Environmental health officers from the City of Edinburgh Council investigated the incident and found that the signage company had failed to properly plan, supervise, or carry out the work properly. Scaffolding, a mobile access tower, or a mobile elevated work platform could have been used to gain safe access to the sign being replaced, they concluded.

The court heard that selection of the equipment for the job at the Remnant Kings premises had been left to the “common sense” of the men involved in the job, as no guidance had been provided by their employer.

Consequently, Forrest Hepburn and McDonald Signs Ltd pleaded guilty to a breach of reg.4 of the Work at Height Regulations 2005. It was fined £6500. No costs are awarded in Scotland.
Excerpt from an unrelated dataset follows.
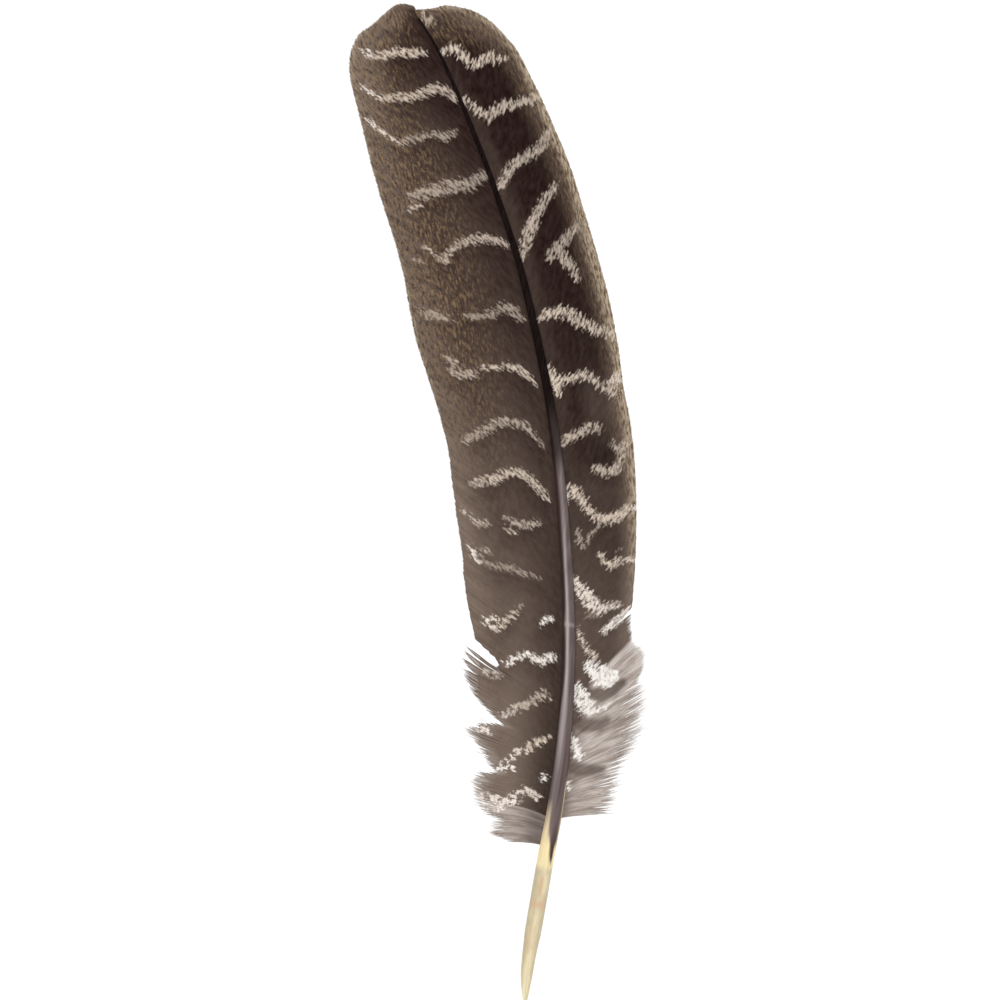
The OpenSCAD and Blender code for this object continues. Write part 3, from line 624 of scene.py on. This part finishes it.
def lock(name, node, tab, side, camber, bars, turn=(14, 6), pitch=0.38, ragged=0.3, swell=0.15, tone=None, rim=None,
        pale=None, mottle=None, env=None, share=None, taper=1.2, nicks=(9, 0.05, 0.25, 0.8, 0.94), cut=0.0, gaps=(),
        loose=0.03, over=1.5, fine_tip=0.12, start=0.0):
    """Barbs of one lock. nicks is the mean root distance between small splits in the edge, the least and most their
    barbs part, in mm, and the least and most share of the length where a split starts; gaps lists larger splits as
    (root height, share, parting). The barbs beside a nick are up to cut mm shorter."""
    tab = np.array(tab, float)
    z0, z1 = tab[0, 0], tab[-1, 0]
    n = max(4, int(round((z1 - z0) / pitch)))
    seed = int(z0 * 10) + (0 if side < 0 else 5000) + int(900 * start)
    r = np.random.default_rng(seed)
    roots = z0 + (z1 - z0) * (np.arange(n) + 0.5) / n
    if env is not None:
        tab = np.array(env, float)
    ex, ez = smooth(tab[:, [0, 1]], roots), smooth(tab[:, [0, 2]], roots)
    rx = shaft_x(roots)
    span = np.hypot(ex - rx, ez - roots)
    splits = [(c, t0, gap, 0.9) for c, t0, gap in gaps]
    splits += [(c, r.uniform(*nicks[3:]), r.uniform(*nicks[1:3]), r.uniform(0.1, 0.25) * nicks[0])
        for c in r.uniform(z0, z1, max(1, int((z1 - z0) / nicks[0])))]
    reach = r.normal(0, ragged, n) + swell * wave(roots, seed + 1, 3.0)
    for c, t0, gap, far in splits:
        reach -= cut * r.uniform(0.4, 1.2) * np.exp(-(((roots - c) / 0.35) ** 2))
    upto = 1 + reach / span
    if share is not None:
        upto = upto + np.interp(roots, *np.array(share, float).T) - 1
    P, length, t = barb_paths(roots, ex, ez, side, camber, *turn, upto, start)
    m = P.shape[1]
    across = np.gradient(P, axis=0) if n > 1 else np.ones_like(P)
    T = np.gradient(P, axis=1)
    T /= np.linalg.norm(T, axis=2, keepdims=True)
    side_vec = np.cross(T, [0, -1, 0])
    side_vec /= np.linalg.norm(side_vec, axis=2, keepdims=True)
    spacing = np.maximum(np.abs((across * side_vec).sum(2)), 0.12)
    up = side_vec * np.sign((side_vec[..., 2:3]).mean())
    move = np.zeros((n, m))
    for c, t0, gap, far in splits:
        d = roots - c
        move += (np.sign(d) * np.exp(-np.abs(d) / far))[:, None] * 0.5 * gap * np.clip((t - t0) / (1 - t0), 0, 1.1) ** 1.4
    move += 0.05 * wave(t * length[:, None] + 0 * roots[:, None], seed + 3, 9.0) * t
    move += loose * r.normal(0, 1, n)[:, None] * t**2.5
    P = P + up * move[..., None]
    lift = (0.005 + 0.4 * loose) * r.normal(0, 1, n)[:, None] * t**2 + 0.2 * wave(roots, seed + 4, 14.0)[:, None] * t**2
    P[..., 1] += lift - (0.25 if start else 0)
    along = t * length[:, None]
    left = along[:, -1:] - along
    tip = np.clip(left / (taper * (0.6 + 0.8 * r.random(n)))[:, None], 0, 1) ** 0.75
    width = 0.5 * spacing * over * (fine_tip + (1 - fine_tip) * tip)
    top = (0.06 + 0.02 * r.random(n))[:, None] * (0.3 + 0.7 * tip) * (1 - 0.35 * t)
    jit = (0.2 * r.normal(0, 1, n) + 0.35 * wave(roots, seed + 6, 0.9) + 0.7 * wave(roots, seed + 5, 2.4))[:, None]
    qx = P[..., 0] + T[..., 0] * jit
    qz = P[..., 2] + T[..., 2] * jit
    z, x = P[..., 2], P[..., 0]
    idx = (COUNT[0] + np.arange(n))[:, None] + 0 * t
    COUNT[0] += n + 7
    where_at = (roots[:, None] + 0 * t, t + 0 * along, x, z)
    bar, glow = bar_mask(qx, qz, bars)

    def field(f):
        return np.clip(f(*where_at), 0, 1) if f else 0 * along

    # The vane is darkest just below each bar and lightest just above it.
    below = np.maximum(bar_mask(qx, qz + 2.2, bars, 2.0)[0], 0.7 * bar_mask(qx, qz + 4.5, bars, 2.4)[0])
    above = bar_mask(qx, qz - 3.0, bars, 2.0)[0] * (1 - below)
    inner = (side < 0) * ease(1.0, 0.6, t) * ease(75, 110, z)
    tones = np.clip(field(tone) * (1 - 0.42 * inner * below) + 0.05 * inner * above, 0, 1)
    attrs = {
        "bar": bar, "glow": glow, "tone": tones, "rim": field(rim), "pale": field(pale),
        "mottle": field(mottle) * (1 - 0.45 * inner * below),
        "along": np.stack([along, idx * pitch, 0 * along], -1), "reach": t + 0 * along,
        # Each barb's flanks are marked for painted shade between neighbouring barbs.
        "groove": np.stack([np.ones((n, m)), np.zeros((n, m)), 0.4 * np.ones((n, m)), np.zeros((n, m))], 2),
    }
    ob = outward(barb_strips(name, P, width, top, MAT_VANE, attrs))
    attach(ob, "pen")
    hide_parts(node)
    return ob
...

Councillor Robert Aldridge, environment leader at City of Edinburgh Council, commented: “This young man could have been very seriously injured, or worse. Falls from height are the main cause of deaths at work and also result in thousands of major injuries in the workplace each year. Employers must ensure working at height is suitably risk-assessed and that safe working practices are established and followed.”

Since the incident, Forrest Hepburn and McDonald Signs Ltd have introduced cherry-pickers for this type of job and issued instructions to employees that, for smaller jobs, scaffolding should be used. Site surveys undertaking while pricing jobs now include a risk assessment to ensure the work can be carried out safely.